O Flintlock sofreu enormes mudanças nos seus objectivos e execução ao longo dos últimos 20 anos. O que inicialmente foi concebido como um modelo de intercâmbio conjunto e combinado de treino hierárquico e multilateral, com forças internacionais a servir de mentores e as SOF africanas como formandos, continua a transformar-se num evento de treino culminante mais mutuamente benéfico e colaborativo. É vital que todas as partes continuem a compreender a estrutura das unidades das SOF receptoras, recolhendo informações sobre o seu funcionamento interno. São necessárias mais discussões com a liderança das SOF africanas para avançar no combate a uma ameaça comum. Uma metodologia útil seria uma abordagem sistémica, que exigiria um envolvimento extensivo com as SOF e outras agências sub-regionais e parceiros ocidentais. Quando feita correctamente, uma abordagem sistémica incorpora a formação como parte do sistema global, em vez de uma actividade anual isolada.
O Caminho a Seguir
Os conceitos e doutrina abrangentes das SOF em África, desenvolvidos pelas SOF africanas, oferecem grandes oportunidades para um esforço de combate ao terrorismo mais robusto e duradouro. Embora os auspícios do Flintlock proporcionem uma oportunidade para utilizar a doutrina das SOF da NATO para construir verdadeiramente a interoperabilidade, os conceitos utilizados e a doutrina empregada devem ser desenvolvidos e codificados pelas, com e através das SOF africanas.
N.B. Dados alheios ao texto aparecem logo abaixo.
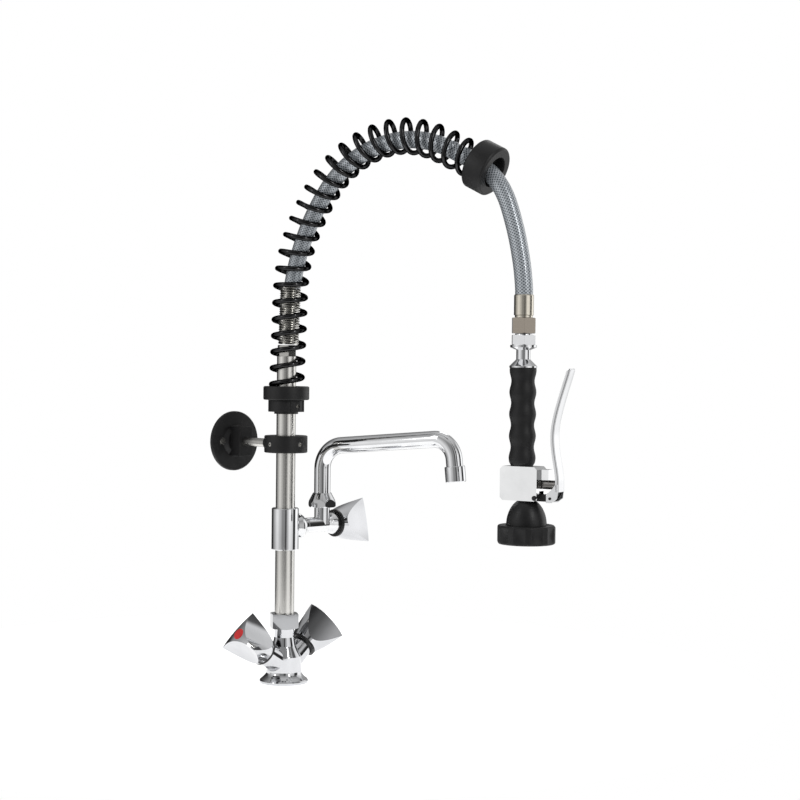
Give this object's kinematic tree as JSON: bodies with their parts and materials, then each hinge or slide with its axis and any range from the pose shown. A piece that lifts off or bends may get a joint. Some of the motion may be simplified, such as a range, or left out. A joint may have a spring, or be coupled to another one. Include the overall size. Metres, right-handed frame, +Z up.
{
  "type": "pre-rinse faucet",
  "caption": "Deck-mounted mixer with a tall riser, side faucet with a swing spout, wall bracket, spring-guided overhead hose and squeeze-lever spray valve.",
  "frame": {"origin": "centre of the mixer's round foot on the deck surface", "axes": "+Z up along the riser; the wall plate is toward +Y; the cold handle and the side faucet are toward +X"},
  "size_m": [0.1938, 0.4412, 0.6313],
  "materials": {
    "chrome": "polished chrome plate on brass",
    "steel": "satin drawn stainless tube",
    "brass": "turned brass with a dull nickel flash",
    "dark_nickel": "dark nickel on turned steel",
    "black_metal": "matte black powder coat",
    "black_spring": "glossy black coated spring wire",
    "black_plastic": "moulded black plastic",
    "grip_rubber": "matte black moulded rubber",
    "seal_rubber": "black rubber",
    "hose": "grey clear-coated braided hose",
    "red": "glossy red plastic",
    "blue": "glossy blue plastic"
  },
  "bodies": {
    "stand": {"deck_seal": "seal_rubber", "seals": "seal_rubber", "mixer_body": "chrome", "hot_headwork": "brass", "cold_headwork": "brass", "riser_nut": "chrome", "riser": "steel", "tee_sleeve": "chrome", "branch_boss": "chrome", "side_valve": "chrome", "side_headwork": "brass", "spout_nut": "chrome", "wall_plate": "black_metal", "wall_screws": "steel", "bracket_rod": "steel", "riser_clamp": "black_metal", "grub_screws": "steel", "spring_clamp": "black_metal", "hose_coupling": "steel"},
    "hot_tap": {"hot_spindle": "brass", "hot_handle": "chrome", "hot_ring": "black_plastic", "hot_index": "red", "hot_screw": "steel"},
    "cold_tap": {"cold_spindle": "brass", "cold_handle": "chrome", "cold_ring": "black_plastic", "cold_index": "blue", "cold_screw": "steel"},
    "side_tap": {"side_spindle": "brass", "side_handle": "chrome", "side_ring": "black_plastic", "side_index": "chrome", "side_screw": "steel"},
    "swing_spout": {"spout": "chrome", "aerator": "chrome"},
    "arch_base": {"spring_seat": "black_metal", "hose_sleeve": "steel", "spring_lower": "black_spring", "hose_lower": "hose"},
    "arch": {"spring_upper": "black_spring", "end_cap": "black_metal", "hose_upper": "hose"},
    "hose_end": {"hose_drop": "hose", "hose_ferrule": "brass", "swivel_nut": "dark_nickel"},
    "spray_valve": {"valve_nut": "chrome", "handle_tube": "chrome", "grip": "grip_rubber", "valve_block": "chrome", "rear_plug": "chrome", "return_spring": "steel", "lever_pin": "black_metal", "spray_dome": "black_plastic", "spray_face": "steel", "bumper": "grip_rubber"},
    "squeeze_lever": {"lever": "chrome", "lever_link": "black_plastic"},
    "valve_plunger": {"plunger": "dark_nickel"}
  },
  "joints": [
    {"name": "hot_turn", "type": "hinge", "parent": "stand", "child": "hot_tap", "pos_m": [0, 0, 0.018], "axis": [-0.8387, 0, 0.5446], "range_deg": [0, 90]},
    {"name": "cold_turn", "type": "hinge", "parent": "stand", "child": "cold_tap", "pos_m": [0, 0, 0.018], "axis": [0.7986, 0, 0.6018], "range_deg": [-90, 0]},
    {"name": "side_turn", "type": "hinge", "parent": "stand", "child": "side_tap", "pos_m": [0.0786, 0, 0.178], "axis": [1, 0, 0], "range_deg": [0, 90]},
    {"name": "spout_swivel", "type": "hinge", "parent": "stand", "child": "swing_spout", "pos_m": [0.057, 0, 0.2], "axis": [0, 0, 1], "range_deg": [-65, 95]},
    {"name": "arch_swivel", "type": "hinge", "parent": "stand", "child": "arch_base", "pos_m": [0, 0, 0.33], "axis": [0, 0, 1], "range_deg": [-90, 75]},
    {"name": "arch_flex", "type": "hinge", "parent": "arch_base", "child": "arch", "pos_m": [0.00761, -0.0284, 0.5219], "axis": [0.9659, 0.2588, 0], "range_deg": [-5, 12], "stiffness_Nm_per_rad": 28, "springref_deg": -5.83},
    {"name": "hose_swing", "type": "hinge", "parent": "arch", "child": "hose_end", "pos_m": [0.07105, -0.26515, 0.55], "axis": [-0.9659, -0.2588, 0], "range_deg": [-8, 25], "stiffness_Nm_per_rad": 1.5, "springref_deg": 7.8},
    {"name": "valve_swivel", "type": "hinge", "parent": "hose_end", "child": "spray_valve", "pos_m": [0.07765, -0.28978, 0.3996], "axis": [0, 0, 1], "continuous": true},
    {"name": "lever_press", "type": "hinge", "parent": "spray_valve", "child": "squeeze_lever", "pos_m": [0.08295, -0.30958, 0.227], "axis": [-0.9659, -0.2588, 0], "range_deg": [0, 12], "stiffness_Nm_per_rad": 4, "springref_deg": -5.73},
    {"name": "plunger_slide", "type": "slide", "parent": "spray_valve", "child": "valve_plunger", "axis": [-0.2588, 0.9659, 0], "range_m": [0, 0.0031]}
  ],
  "couplings": [
    {"joint": "plunger_slide", "follows": "lever_press", "m_per_rad": 0.0142}
  ]
}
Esta abordagem de desenvolvimento de conceitos e doutrina centrados em África para as SOF pode parecer laboriosa e tediosa, mas oferece uma forma eficaz de enfrentar as ameaças complexas na região. Estas ameaças constituem um conjunto de problemas holísticos que exigirão uma solução holística. O primeiro passo para resolver este problema pode ser apenas o desenvolvimento, a formulação e a utilização de conceitos e a doutrina, liderados pelas SOF em África e doutrinados pelas SOF em África. Este é o desafio que a comunidade das SOF e o Flintlock enfrentam, com base em 20 anos de sucesso, para oferecer as ferramentas, as relações de trabalho e as infra-estruturas necessárias.
Sobre o autor: O Comandante Dzakpasu é o oficial comandante do Esquadrão do Barco Especial do Gana. As suas funções anteriores incluem oficial de operações de comando no Comando Fluvial, comandante do Quartel-General da Marinha do Gana em Burma Camp e comandante dos navios Blika e Garinga da Marinha do Gana. Ele possui mestrado em assuntos marítimos pela Universidade Marítima Mundial, na Suécia, e em defesa e política internacional pelo Colégio de Comando e Estado-Maior das Forças Armadas do Gana.